▸ Given problem
Lines containing the string "picture" are to be counted; report the number and nothing more.

▸ Data provided
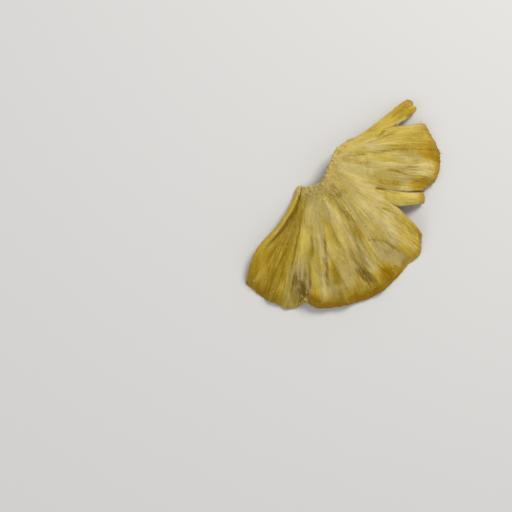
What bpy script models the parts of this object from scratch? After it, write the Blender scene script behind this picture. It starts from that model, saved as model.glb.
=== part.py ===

...

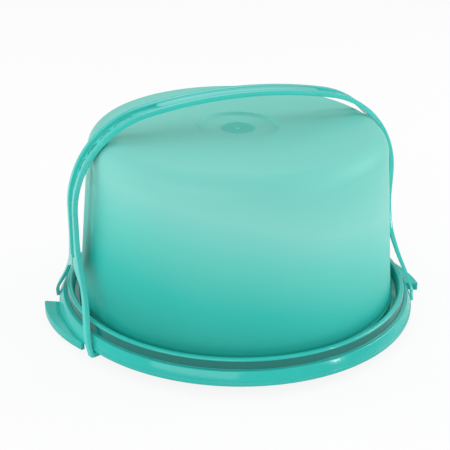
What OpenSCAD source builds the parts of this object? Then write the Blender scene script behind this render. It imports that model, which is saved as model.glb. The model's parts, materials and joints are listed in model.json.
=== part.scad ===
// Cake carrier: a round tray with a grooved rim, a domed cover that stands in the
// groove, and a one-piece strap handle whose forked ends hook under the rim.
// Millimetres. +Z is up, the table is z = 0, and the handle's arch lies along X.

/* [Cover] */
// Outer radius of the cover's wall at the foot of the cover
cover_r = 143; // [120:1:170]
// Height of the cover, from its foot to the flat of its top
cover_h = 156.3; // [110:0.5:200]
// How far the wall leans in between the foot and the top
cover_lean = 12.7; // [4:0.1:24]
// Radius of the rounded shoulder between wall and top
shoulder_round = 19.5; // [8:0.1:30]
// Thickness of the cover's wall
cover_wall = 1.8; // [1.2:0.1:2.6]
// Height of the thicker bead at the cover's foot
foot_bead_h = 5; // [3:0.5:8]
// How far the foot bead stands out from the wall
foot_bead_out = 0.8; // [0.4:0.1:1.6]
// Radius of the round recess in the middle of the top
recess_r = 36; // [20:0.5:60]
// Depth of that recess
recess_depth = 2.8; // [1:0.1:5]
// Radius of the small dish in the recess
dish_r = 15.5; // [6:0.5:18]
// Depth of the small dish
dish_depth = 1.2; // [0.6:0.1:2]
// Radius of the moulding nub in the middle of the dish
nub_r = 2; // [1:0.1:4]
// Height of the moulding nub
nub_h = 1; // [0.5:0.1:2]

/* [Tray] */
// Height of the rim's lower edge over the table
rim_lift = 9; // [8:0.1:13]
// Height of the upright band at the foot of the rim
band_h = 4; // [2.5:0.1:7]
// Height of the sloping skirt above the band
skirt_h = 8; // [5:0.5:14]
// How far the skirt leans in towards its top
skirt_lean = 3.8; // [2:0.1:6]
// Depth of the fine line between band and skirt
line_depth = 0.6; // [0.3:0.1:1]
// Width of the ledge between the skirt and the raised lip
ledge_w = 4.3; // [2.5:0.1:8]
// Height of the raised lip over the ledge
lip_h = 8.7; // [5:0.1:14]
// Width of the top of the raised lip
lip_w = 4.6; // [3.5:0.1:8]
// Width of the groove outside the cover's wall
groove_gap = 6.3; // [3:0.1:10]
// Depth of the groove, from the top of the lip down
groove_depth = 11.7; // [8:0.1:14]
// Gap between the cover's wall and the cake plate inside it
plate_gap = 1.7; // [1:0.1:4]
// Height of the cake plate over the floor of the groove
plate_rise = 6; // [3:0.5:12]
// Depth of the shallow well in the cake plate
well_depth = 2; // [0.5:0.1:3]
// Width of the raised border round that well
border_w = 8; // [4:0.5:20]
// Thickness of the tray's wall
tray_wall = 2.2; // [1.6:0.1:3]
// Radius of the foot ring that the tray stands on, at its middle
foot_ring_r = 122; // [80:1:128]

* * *

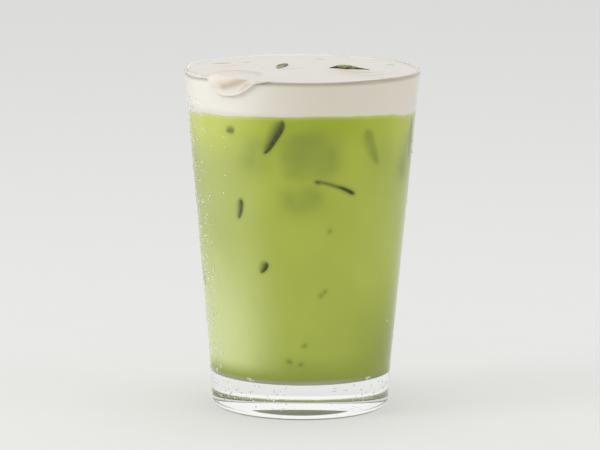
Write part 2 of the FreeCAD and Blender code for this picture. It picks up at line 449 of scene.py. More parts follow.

▸ Answer to this exercise
2